Councillor Damon Hooton said that the travel plan should be looked at again if there had been changes to the bus service, and he also expressed concerns about visitor parking.

“My biggest bugbear is that there is no social housing,” he added. “We have a moral and legal duty to provide housing for people in need. We need social housing.”

Councillor Nigel Woollcombe-Adams said that the level of affordable housing in Wells is set at 40 per cent, so suggested that 40 per cent of the additional 43 homes should be affordable. “As a community we’ve got to come away with something from this,” he said.

Councillor Tom Killen said: “I think we all accept the principle of the site being developed. People say where are these people going to work? The issue we have is businesses saying where are we going to get staff? We’ve got to provide housing.

“Infrastructure is a massive issue on new developments. We must make sure infrastructure is provided and we must go back to health care providers and so on and make sure we’re getting that right.

“I’m really disappointed that the traffic report assumes that all traffic will go into Wells. Wookey Hole has been ignored completely as has Deer Leap leading up to Priddy. A lot of these people could be working in Bristol and going the other way.

“We’ve got to get it right. I urge us to defer this and ask the developer to come up with more answers.”

Councillor Ros Wyke said she wanted to understand how children would get to school. “This is a town site.

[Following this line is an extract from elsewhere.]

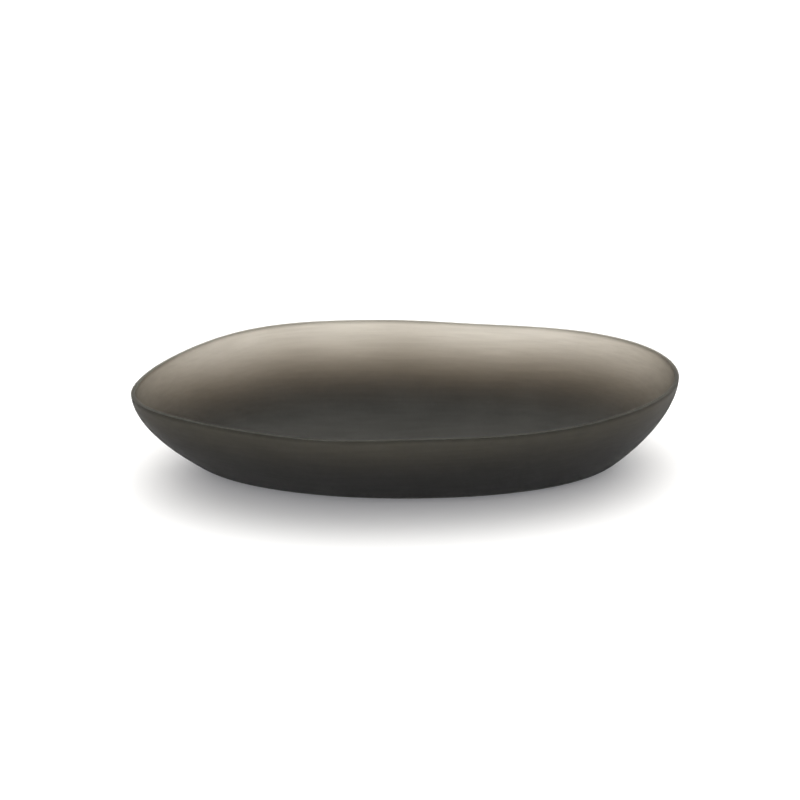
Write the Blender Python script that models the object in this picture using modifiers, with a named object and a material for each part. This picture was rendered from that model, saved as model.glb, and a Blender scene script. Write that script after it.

We should have pedestrian access into town.”

She also shared concerns about infrastructure. “There does need to be new housing but I think sometimes we need to stand back and look at the bigger picture. Wells is getting all this new housing. Has it got the infrastructure? We look at these things piecemeal. We need to understand as a council the impact all this housing is having on the infrastructure.”

Councillor Danny Unwin said: “We need development but we need to get it right. I would want to go along with deferment. Let’s get it right.”

Councillor Mike Pullin agreed, and made this plea to Bovis Homes: “If we defer this, please come and talk to us.”

Housebuilder disappointed but ‘will continue to engage’

BOVIS Homes say that the Priory Fields development will help to address a housing need in the area and bring a variety of other benefits, and that they are disappointed by the deferral.

A spokeswoman for the company said: “The detailed planning application delivers 11 more homes designated as affordable housing for local people currently unable to access the housing market. There are also 32 more private market homes included in the detailed plans.

“These properties help to address the identified shortfall of smaller family properties in the area and boosts the local market, providing more opportunities for local people to get on or move up the housing ladder, while not significantly impacting on traffic or taking up any more space. This delivery of smaller family homes is consistent with the Mendip District Council’s Local Plan and housing need.

“Other benefits include a fully serviced site for a primary school, three play areas, landscaped public open spaces, which will involve the planting of 280 trees, and communal areas of which the long-term maintenance will be secured by a management company. It will also contribute towards the sustainability of the local bus service.

“The plans have been carefully designed to create an attractive location, with a network of cycle ways and footpaths to ensure the school remains well connected and encouraging sustainable travel.

“Delivery of the 152 private homes, 51 affordable properties and school site together with all of this associated infrastructure will also bring an economic boost and jobs to the area, and we will continue to engage with all parties to ensure a successful outcome for the community.

“Outline planning for the development was granted in 2014 and we are committed to working with the local authority and members of the community to deliver these much-needed homes, infrastructure and facilities.

“Our detailed planning application has been under consideration for more than a year by the council and has been recommended for approval by the council’s planning officer, so we were naturally disappointed by the recent deferral.”